Document sent to the Commission on: || 11 January 2011

Roma population || Estimate in the document || 80 000-300 000

|| Council of Europe estimates || approximately 225 000 i.e. 0.37 % of the population

Approach || Integrated set of policy measures

|| KEY ELEMENTS || IDENTIFIED GAPS

Education || The strategy includes in particular the following positive elements: Tailored support provided by local authorities to meet Roma and Travellers children educational needs (Scotland, Wales and Northern Ireland). Increasing accessibility, attendance through an "Action Framework on the education of children and young people from the Traveller community"(Northern Ireland). Raising educational aspirations and attainment of Roma and Traveller children (England). Free entitlement to early childhood education to around 40% of two-year olds by September 2014 (England). Reform of higher education aiming at widening access including from low income and other under-represented groups as well as scholarship to the least well-off students (England). || A lifelong learning approach, with focus on early childhood education (reference only made by England) and vocational training would have been relevant. An identification of quantifiable targets and budget allocation would be needed.
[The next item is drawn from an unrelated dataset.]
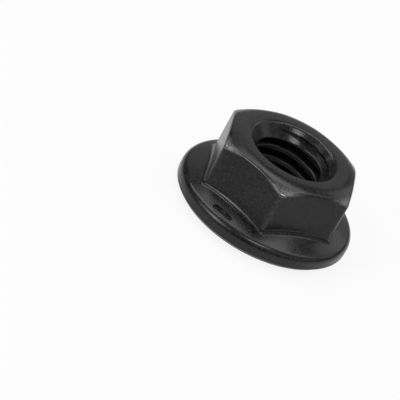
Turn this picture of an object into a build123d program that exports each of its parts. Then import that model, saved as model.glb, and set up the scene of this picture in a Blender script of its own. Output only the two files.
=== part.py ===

Employment || The strategy includes in particular the following positive elements: Promoting entrepreneurship in schools in disadvantaged communities. Supporting English language provision for those who are not in employment and are unable to afford fees. Addressing the individual needs of people seeking work. Promoting social mobility through dialogue with businesses (England). || Employment is only mentioned regarding England. There is no identification of funding supporting the measures proposed.

Health || The strategy includes in particular the following positive elements: Improving understanding and better responding to the needs of Roma and Travellers (Scotland). Improving the actions targeted at Travellers' health and well-being (Northern Ireland). Eliminating discriminatory practices and negative perceptions of Roma and Travellers, raising awareness of the health needs of Roma and Traveller communities and improving access to health services (Wales). Improving health outcomes for Roma and Travellers (England). || Monitoring and budget allocations are needed to secure the effective implementation.

Housing || The strategy includes in particular the following positive elements: Consideration to the housing needs of Roma and Travellers in planning and local authority provision of accommodation (Scotland). Land identification for sites and site provision for the Traveller population (Northern Ireland). Integrated approach when building the new sites (Wales). Encouraging appropriate site provision; building on £60 million Traveller Pitch Funding and New Homes Bonus incentives (England). || Detailing a calendar, targets, indicators, and budget are needed to secure the effective implementation.

Structural requirements and funding || The role of the local level is crucial in taking the lead for the integration of Roma and Travellers. A wide range of stakeholders (Roma and Travellers, local authorities etc.) have been involved in drafting the UK strategies. The fight against discrimination and empowering Roma and Travellers is a key aspect of all UK strategies. || The strategy would be even more precise if a detailed description of the timeframe, monitoring and evaluation system was added.

[1]               The term “Roma” is used here, as well as by a number of international organisations and representatives of Roma groups in Europe, to refer to a number of different groups (such as Roma, Sinti, Kale, Gypsies, Romanichels, Boyash, Ashkali, Egyptians, Yenish, Dom, Lom) and also includes Travellers, without denying the specificities and varieties of lifestyles and situations of these groups.